* **RAW RECORDS**
= = = = =

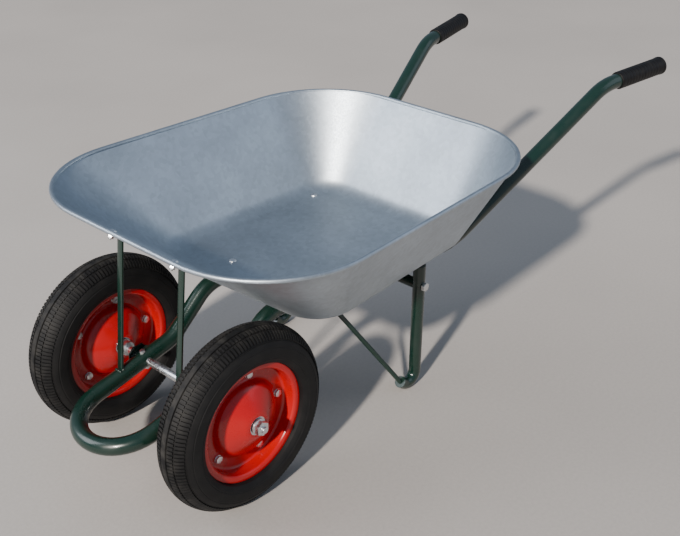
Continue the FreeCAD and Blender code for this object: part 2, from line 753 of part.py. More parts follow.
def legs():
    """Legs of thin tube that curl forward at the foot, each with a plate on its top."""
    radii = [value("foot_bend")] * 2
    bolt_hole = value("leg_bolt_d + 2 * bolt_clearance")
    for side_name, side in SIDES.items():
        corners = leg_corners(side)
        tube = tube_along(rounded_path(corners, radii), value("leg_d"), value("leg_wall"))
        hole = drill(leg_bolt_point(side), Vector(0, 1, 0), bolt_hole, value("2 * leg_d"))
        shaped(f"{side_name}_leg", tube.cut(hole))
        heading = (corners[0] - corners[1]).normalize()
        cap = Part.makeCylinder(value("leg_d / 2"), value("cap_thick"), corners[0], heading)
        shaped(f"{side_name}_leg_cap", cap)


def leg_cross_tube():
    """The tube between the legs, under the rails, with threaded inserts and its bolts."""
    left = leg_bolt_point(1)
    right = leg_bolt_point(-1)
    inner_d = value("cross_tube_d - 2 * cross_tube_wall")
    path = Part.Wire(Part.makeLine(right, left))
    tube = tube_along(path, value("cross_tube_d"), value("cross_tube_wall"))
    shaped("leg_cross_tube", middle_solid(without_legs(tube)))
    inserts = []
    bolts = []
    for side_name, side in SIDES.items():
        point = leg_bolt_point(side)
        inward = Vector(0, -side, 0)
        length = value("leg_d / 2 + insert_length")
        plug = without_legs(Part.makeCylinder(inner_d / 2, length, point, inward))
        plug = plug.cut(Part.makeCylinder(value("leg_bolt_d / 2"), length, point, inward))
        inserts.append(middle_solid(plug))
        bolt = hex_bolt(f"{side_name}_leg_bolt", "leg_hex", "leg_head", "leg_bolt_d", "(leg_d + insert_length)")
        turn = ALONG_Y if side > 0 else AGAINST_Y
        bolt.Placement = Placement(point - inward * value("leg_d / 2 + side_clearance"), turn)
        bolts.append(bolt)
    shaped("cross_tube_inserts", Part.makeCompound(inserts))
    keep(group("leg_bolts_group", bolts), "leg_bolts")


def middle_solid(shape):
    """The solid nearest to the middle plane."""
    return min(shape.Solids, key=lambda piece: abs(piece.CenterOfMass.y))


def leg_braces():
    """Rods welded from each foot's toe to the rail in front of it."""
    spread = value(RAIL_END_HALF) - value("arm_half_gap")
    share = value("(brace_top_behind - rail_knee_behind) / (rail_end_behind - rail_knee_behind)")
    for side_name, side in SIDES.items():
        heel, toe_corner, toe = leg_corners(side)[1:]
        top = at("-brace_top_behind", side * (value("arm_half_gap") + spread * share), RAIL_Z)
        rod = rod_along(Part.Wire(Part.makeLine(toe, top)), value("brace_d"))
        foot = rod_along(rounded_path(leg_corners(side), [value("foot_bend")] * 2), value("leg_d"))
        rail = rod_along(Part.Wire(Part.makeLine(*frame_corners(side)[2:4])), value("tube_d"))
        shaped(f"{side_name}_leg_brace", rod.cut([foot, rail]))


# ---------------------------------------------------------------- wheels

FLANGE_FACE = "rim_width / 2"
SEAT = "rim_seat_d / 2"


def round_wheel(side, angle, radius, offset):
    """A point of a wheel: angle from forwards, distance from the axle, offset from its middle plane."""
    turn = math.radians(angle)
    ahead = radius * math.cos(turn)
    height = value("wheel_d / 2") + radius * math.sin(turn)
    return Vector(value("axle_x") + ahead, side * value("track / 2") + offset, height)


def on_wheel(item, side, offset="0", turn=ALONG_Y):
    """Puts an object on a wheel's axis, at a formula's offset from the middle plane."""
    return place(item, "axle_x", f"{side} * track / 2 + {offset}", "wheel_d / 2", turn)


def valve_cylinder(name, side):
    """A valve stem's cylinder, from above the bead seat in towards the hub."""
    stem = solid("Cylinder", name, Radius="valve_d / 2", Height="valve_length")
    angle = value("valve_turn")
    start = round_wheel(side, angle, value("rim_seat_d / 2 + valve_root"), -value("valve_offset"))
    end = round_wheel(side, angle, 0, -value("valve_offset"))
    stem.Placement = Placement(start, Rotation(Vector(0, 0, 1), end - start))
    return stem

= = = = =

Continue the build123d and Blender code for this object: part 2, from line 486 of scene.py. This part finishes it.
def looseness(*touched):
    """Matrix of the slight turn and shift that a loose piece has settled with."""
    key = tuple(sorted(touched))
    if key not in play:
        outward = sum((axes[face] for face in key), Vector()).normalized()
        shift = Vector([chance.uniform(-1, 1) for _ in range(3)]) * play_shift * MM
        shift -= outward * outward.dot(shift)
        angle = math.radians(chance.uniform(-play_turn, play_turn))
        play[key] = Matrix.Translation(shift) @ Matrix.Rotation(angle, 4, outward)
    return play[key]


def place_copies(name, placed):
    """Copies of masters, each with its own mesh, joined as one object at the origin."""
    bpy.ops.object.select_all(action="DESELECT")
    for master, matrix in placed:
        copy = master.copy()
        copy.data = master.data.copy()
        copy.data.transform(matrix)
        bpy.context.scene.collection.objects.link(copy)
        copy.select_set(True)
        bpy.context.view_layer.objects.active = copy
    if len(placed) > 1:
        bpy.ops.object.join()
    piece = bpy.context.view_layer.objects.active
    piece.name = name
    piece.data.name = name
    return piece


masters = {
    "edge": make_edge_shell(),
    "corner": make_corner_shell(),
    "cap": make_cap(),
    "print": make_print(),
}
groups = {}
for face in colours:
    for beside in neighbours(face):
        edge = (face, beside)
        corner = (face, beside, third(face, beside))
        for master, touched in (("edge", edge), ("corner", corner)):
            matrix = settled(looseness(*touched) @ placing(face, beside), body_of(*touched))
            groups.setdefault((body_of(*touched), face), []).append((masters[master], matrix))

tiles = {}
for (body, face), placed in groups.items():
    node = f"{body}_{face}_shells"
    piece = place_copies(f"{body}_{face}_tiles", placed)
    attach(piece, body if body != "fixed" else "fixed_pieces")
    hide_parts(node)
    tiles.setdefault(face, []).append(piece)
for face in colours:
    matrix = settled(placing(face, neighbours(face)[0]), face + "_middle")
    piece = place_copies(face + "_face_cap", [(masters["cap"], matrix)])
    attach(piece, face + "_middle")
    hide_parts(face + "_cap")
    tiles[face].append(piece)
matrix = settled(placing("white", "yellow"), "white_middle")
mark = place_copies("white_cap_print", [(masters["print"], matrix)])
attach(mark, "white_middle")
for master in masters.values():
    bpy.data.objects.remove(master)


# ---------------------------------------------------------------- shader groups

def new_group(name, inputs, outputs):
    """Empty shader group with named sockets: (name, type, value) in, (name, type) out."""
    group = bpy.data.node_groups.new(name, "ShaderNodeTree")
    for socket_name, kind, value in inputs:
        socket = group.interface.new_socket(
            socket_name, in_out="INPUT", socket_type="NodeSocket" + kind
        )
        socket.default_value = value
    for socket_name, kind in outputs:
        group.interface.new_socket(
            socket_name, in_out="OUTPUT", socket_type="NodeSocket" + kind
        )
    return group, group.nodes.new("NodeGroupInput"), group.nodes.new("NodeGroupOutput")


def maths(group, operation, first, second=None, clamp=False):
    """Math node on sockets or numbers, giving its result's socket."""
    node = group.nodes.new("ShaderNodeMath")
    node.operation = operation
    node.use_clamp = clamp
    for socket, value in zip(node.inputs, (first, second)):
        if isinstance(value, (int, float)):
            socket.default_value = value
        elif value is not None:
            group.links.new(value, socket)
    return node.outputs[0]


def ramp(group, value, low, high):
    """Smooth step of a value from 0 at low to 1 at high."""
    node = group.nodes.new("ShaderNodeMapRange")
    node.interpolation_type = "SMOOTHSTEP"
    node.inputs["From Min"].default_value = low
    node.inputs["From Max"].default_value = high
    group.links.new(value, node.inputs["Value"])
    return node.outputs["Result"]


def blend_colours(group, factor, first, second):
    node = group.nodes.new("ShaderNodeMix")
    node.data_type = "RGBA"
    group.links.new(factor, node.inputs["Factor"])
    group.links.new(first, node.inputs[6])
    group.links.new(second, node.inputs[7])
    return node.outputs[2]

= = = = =

* **YOUR INSTRUCTIONS**
Print, from the entries above, the line with "attach(piece, body if", the line with "attach(piece, face +" and all lines between them, exactly and with nothing else.

* **THE COMPLETED TASK**
    attach(piece, body if body != "fixed" else "fixed_pieces")
    hide_parts(node)
    tiles.setdefault(face, []).append(piece)
for face in colours:
    matrix = settled(placing(face, neighbours(face)[0]), face + "_middle")
    piece = place_copies(face + "_face_cap", [(masters["cap"], matrix)])
    attach(piece, face + "_middle")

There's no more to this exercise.